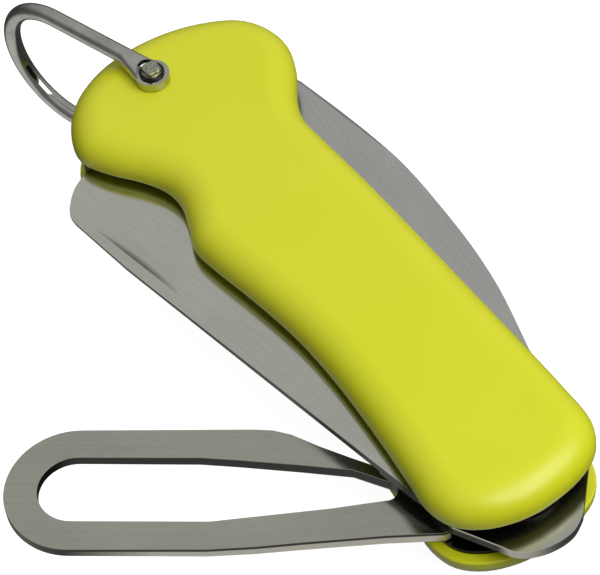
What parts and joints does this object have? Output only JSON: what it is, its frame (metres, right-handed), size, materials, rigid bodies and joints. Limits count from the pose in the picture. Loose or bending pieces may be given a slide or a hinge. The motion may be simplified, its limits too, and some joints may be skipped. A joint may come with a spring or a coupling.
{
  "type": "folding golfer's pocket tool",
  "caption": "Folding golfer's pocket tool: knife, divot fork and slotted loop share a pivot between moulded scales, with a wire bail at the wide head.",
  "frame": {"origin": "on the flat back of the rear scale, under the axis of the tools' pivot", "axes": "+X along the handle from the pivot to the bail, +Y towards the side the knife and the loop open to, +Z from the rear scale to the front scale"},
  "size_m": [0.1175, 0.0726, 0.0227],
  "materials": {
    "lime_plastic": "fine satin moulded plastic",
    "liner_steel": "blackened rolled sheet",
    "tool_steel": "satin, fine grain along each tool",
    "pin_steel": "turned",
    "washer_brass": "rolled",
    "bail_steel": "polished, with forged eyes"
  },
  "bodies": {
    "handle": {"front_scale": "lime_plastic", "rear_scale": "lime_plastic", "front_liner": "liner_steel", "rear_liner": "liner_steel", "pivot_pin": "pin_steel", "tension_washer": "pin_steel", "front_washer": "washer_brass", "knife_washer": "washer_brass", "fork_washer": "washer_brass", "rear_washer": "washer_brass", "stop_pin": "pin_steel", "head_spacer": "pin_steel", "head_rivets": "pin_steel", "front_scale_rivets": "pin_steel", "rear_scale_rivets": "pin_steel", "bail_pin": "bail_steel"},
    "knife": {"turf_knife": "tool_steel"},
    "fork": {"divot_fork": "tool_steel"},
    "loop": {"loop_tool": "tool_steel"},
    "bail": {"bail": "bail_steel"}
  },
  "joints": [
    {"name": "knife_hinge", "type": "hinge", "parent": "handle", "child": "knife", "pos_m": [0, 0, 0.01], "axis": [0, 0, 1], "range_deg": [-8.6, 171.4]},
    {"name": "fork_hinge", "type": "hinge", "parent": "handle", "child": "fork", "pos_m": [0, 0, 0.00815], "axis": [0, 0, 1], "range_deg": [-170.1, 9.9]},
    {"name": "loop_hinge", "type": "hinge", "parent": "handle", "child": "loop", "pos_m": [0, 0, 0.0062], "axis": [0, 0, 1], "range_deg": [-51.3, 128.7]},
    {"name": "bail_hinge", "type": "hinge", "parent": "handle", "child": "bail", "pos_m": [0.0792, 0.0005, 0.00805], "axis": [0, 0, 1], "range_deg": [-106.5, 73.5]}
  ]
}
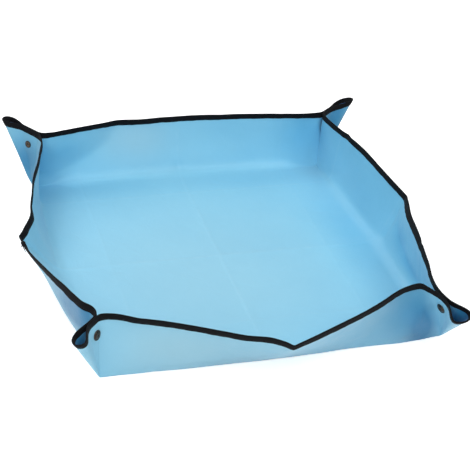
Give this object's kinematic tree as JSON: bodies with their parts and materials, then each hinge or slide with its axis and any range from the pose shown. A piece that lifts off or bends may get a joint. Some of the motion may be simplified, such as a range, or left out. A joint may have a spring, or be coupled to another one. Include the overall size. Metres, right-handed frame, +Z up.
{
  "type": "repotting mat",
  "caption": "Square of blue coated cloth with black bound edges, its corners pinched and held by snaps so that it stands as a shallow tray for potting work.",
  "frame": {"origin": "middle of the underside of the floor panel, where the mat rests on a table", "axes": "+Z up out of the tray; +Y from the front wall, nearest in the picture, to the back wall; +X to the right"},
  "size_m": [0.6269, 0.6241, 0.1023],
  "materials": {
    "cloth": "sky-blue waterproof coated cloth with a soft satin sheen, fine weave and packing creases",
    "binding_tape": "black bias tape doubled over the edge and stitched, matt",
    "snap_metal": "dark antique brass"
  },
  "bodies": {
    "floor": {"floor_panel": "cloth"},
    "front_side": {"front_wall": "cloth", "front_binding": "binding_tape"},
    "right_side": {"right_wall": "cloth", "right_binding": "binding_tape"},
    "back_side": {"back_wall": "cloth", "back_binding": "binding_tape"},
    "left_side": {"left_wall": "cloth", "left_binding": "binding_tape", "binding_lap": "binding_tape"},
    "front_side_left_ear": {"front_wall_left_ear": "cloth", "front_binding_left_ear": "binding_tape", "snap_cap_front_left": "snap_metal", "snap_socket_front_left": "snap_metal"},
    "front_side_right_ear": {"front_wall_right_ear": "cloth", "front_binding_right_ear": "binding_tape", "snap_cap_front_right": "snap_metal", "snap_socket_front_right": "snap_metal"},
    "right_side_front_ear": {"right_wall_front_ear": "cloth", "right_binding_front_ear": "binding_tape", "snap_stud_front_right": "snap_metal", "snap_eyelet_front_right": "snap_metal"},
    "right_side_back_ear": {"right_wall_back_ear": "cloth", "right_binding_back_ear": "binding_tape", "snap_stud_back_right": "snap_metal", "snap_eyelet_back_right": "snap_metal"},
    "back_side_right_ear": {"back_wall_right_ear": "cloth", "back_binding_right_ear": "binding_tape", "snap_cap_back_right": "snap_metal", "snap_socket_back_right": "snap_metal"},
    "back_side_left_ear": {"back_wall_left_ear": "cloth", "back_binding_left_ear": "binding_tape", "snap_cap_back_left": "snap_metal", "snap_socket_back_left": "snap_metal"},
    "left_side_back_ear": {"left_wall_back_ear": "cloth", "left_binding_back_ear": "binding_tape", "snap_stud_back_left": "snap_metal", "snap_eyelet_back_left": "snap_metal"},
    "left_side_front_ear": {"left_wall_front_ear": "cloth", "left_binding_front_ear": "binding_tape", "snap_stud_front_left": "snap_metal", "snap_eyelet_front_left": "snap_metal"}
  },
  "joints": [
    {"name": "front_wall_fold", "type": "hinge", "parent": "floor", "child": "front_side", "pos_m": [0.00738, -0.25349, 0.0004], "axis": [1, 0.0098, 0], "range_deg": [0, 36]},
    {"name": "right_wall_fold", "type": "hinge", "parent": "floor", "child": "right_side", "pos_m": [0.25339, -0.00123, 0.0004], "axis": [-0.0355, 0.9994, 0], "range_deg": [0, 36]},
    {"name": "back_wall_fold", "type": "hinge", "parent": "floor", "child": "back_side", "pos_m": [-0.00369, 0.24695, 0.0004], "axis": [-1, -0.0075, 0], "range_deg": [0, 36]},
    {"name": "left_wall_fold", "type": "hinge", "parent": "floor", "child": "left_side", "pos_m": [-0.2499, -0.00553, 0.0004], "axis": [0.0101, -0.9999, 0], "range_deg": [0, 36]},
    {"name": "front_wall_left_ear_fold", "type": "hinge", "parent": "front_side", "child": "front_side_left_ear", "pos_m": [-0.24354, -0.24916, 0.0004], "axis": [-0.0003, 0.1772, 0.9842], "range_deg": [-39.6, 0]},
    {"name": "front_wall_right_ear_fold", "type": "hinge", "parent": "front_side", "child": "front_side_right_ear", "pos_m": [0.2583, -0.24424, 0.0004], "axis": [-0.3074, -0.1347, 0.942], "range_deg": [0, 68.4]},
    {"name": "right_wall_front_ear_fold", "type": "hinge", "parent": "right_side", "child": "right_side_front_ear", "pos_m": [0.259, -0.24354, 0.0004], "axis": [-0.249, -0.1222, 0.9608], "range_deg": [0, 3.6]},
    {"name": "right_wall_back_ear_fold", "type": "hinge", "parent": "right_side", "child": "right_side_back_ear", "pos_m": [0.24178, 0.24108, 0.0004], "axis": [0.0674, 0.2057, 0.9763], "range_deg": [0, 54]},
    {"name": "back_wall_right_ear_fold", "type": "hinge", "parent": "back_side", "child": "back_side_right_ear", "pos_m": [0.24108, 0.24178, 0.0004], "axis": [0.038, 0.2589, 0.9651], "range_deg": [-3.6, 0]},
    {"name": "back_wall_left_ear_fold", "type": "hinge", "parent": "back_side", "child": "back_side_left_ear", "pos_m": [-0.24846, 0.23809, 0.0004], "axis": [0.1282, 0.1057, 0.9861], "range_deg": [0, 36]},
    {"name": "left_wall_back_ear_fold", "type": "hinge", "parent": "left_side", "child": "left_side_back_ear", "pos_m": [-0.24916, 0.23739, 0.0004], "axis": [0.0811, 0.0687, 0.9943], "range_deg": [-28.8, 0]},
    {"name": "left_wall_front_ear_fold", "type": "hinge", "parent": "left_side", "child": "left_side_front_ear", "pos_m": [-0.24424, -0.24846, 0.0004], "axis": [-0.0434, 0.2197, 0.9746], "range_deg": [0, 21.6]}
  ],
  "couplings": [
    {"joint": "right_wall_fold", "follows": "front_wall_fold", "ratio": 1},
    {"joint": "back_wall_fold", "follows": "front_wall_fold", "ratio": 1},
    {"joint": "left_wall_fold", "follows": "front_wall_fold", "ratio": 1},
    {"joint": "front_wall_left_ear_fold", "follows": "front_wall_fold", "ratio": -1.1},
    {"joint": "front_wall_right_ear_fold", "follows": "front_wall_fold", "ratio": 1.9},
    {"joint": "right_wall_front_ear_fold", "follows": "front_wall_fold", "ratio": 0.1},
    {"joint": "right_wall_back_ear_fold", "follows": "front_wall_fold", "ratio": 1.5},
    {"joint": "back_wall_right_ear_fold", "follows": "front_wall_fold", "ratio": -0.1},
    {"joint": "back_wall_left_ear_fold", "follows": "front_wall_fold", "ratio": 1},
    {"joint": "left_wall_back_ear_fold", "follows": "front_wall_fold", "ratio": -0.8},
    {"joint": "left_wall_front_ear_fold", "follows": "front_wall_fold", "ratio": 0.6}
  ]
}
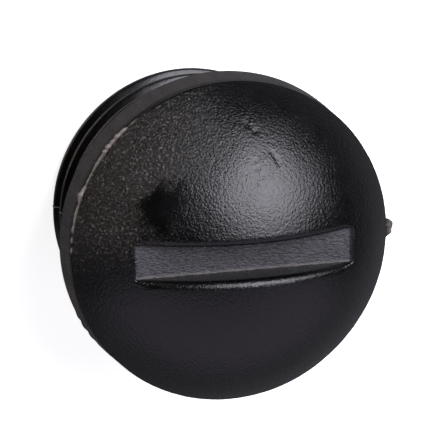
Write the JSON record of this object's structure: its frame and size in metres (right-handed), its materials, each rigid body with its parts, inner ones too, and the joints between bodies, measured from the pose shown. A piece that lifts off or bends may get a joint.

* * *

Job: Take every line above carrying "joints" and return it.

Answer to this task:
What parts and joints does this object have? Output only JSON: what it is, its frame (metres, right-handed), size, materials, rigid bodies and joints. Limits count from the pose in the picture. Loose or bending pieces may be given a slide or a hinge. The motion may be simplified, its limits too, and some joints may be skipped. A joint may come with a spring or a coupling.
  "joints": [
  "joints": [
Write the JSON record of this object's structure: its frame and size in metres (right-handed), its materials, each rigid body with its parts, inner ones too, and the joints between bodies, measured from the pose shown. A piece that lifts off or bends may get a joint.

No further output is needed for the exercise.